In the new Jewish homeland, the Ir Miklat would be a place of refuge only for accidental murderers – what we would call manslaughter today – no other criminal or slave would have the permission to find sanctuary here and be safe from reprisal or reprimand.
A deep understanding of the human condition is expressed here in this unusual mitzvah.
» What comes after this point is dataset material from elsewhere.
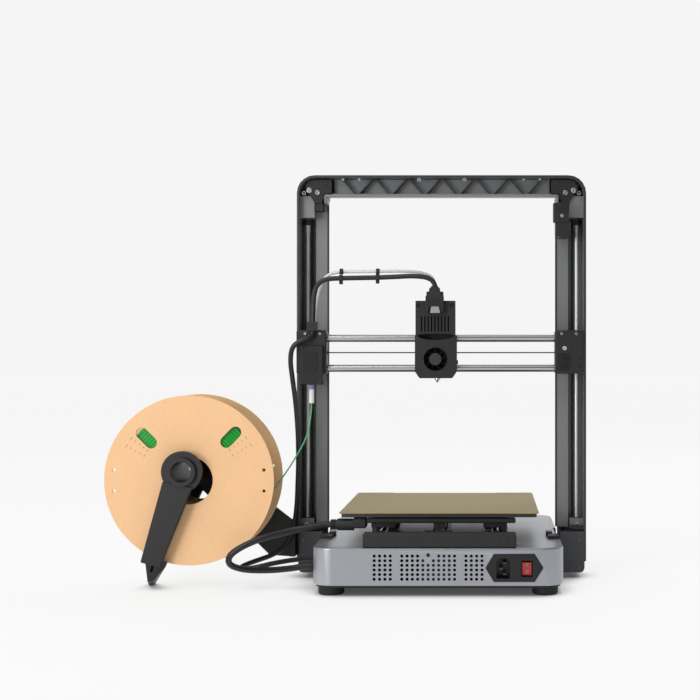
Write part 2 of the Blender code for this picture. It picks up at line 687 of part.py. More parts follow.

Firstly, we can only try to imagine the tremendous guilt felt by someone who had some accidental responsibility in another person’s death. Few would understand the inner turmoil and anguish this would cause better than others who had also caused accidental death; people who would gather together in what today we would call a “support group” – people who could deeply understand one another’s trauma, listen without judgement and thus be part of their healing.
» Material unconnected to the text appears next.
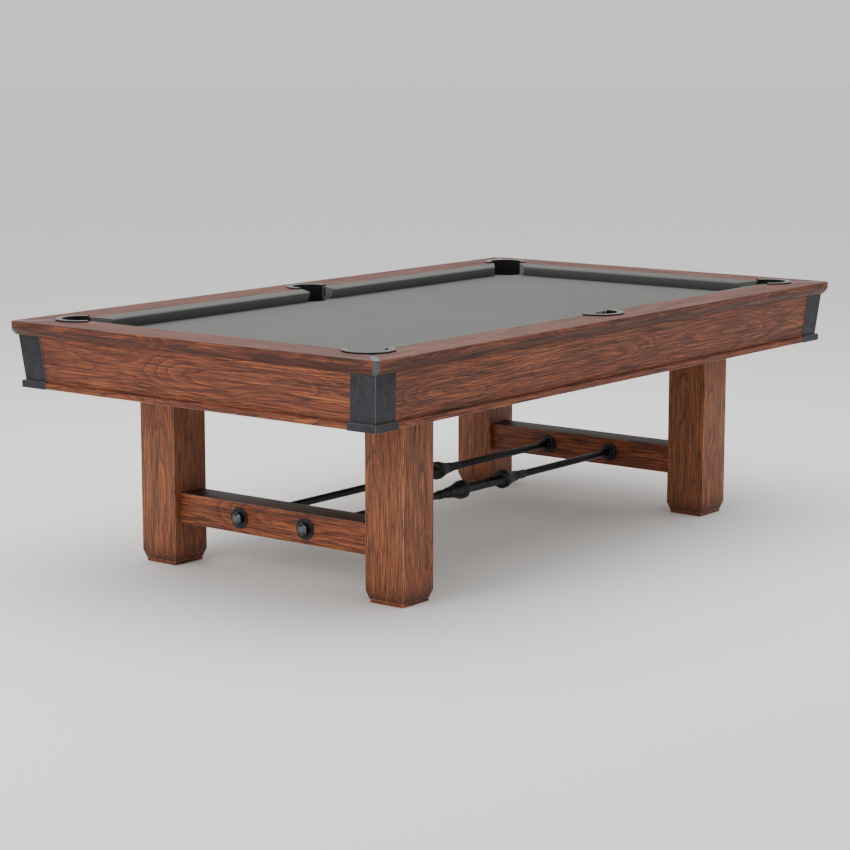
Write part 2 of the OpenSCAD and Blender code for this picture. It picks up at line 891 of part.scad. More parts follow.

Secondly, the Torah recognises the deep, blind, wild rage that could cause a person to be driven to avenge the blood of a loved one, even when the person responsible had no intent to cause death. Such blood vengeance, though illegal in most countries is still practiced in some cultures today. By creating these places of asylum and ensuring the manslaughterer does not leave until either they have faced trial or until the death of the presiding Kohen Gadol, High Priest, it helps maintain justice in society and enables the avenger to slowly come to terms with their grief and lose that intense anger and desire for retribution and revenge, which would have turned them into murderers as well; and the bloody cycle of revenge would continue.
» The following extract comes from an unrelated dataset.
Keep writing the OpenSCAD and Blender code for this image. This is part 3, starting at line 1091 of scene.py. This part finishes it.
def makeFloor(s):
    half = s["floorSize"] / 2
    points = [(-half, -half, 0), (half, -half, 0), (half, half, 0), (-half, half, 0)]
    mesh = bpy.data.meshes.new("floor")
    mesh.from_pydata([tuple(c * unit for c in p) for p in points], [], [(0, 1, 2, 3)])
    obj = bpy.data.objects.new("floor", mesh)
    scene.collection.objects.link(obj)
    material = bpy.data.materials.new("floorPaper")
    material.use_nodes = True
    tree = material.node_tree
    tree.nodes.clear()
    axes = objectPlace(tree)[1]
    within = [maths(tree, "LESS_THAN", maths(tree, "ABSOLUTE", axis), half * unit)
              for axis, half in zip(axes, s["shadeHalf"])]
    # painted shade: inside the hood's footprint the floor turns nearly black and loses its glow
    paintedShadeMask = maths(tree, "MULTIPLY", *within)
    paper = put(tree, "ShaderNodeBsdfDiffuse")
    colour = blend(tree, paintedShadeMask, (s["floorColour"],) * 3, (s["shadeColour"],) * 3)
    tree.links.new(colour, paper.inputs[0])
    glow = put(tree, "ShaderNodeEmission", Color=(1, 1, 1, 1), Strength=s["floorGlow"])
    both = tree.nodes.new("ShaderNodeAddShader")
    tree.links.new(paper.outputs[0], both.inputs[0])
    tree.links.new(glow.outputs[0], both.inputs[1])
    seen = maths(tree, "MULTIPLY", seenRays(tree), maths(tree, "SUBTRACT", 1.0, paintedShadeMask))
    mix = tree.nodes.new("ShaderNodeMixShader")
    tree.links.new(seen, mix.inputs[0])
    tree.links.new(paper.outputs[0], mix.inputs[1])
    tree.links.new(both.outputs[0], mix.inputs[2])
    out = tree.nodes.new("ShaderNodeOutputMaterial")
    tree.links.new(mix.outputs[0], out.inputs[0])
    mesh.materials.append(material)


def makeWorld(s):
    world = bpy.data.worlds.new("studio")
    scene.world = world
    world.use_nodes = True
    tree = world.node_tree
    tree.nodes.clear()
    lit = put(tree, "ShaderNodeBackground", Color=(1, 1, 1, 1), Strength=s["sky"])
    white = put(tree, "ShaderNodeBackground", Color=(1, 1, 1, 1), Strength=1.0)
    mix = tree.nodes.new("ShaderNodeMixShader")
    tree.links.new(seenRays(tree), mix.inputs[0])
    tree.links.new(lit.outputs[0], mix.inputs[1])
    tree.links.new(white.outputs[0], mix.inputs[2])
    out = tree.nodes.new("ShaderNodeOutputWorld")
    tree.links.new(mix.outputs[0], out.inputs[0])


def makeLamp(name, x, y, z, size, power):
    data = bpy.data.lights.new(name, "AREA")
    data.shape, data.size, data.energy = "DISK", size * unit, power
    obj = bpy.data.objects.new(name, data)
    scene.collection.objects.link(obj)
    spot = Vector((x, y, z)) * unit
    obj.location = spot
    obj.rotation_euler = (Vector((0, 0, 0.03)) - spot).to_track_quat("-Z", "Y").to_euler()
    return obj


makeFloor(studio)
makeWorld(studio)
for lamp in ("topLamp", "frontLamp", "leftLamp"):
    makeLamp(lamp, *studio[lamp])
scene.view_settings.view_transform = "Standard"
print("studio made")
Yet, the Arei Miklat were not just random places to hide – they were cities whose residents, the Levi’im and Kohanim were those living deeply spiritual lives, focused on right action and living in service of God and the people. This place of sanctuary could also be a place of coming to terms with their actions and a consideration of how they could improve their lives; refocusing their attentions to right action and a life of service.
Thus, the Arei Miklat would turn community disgrace into community embrace.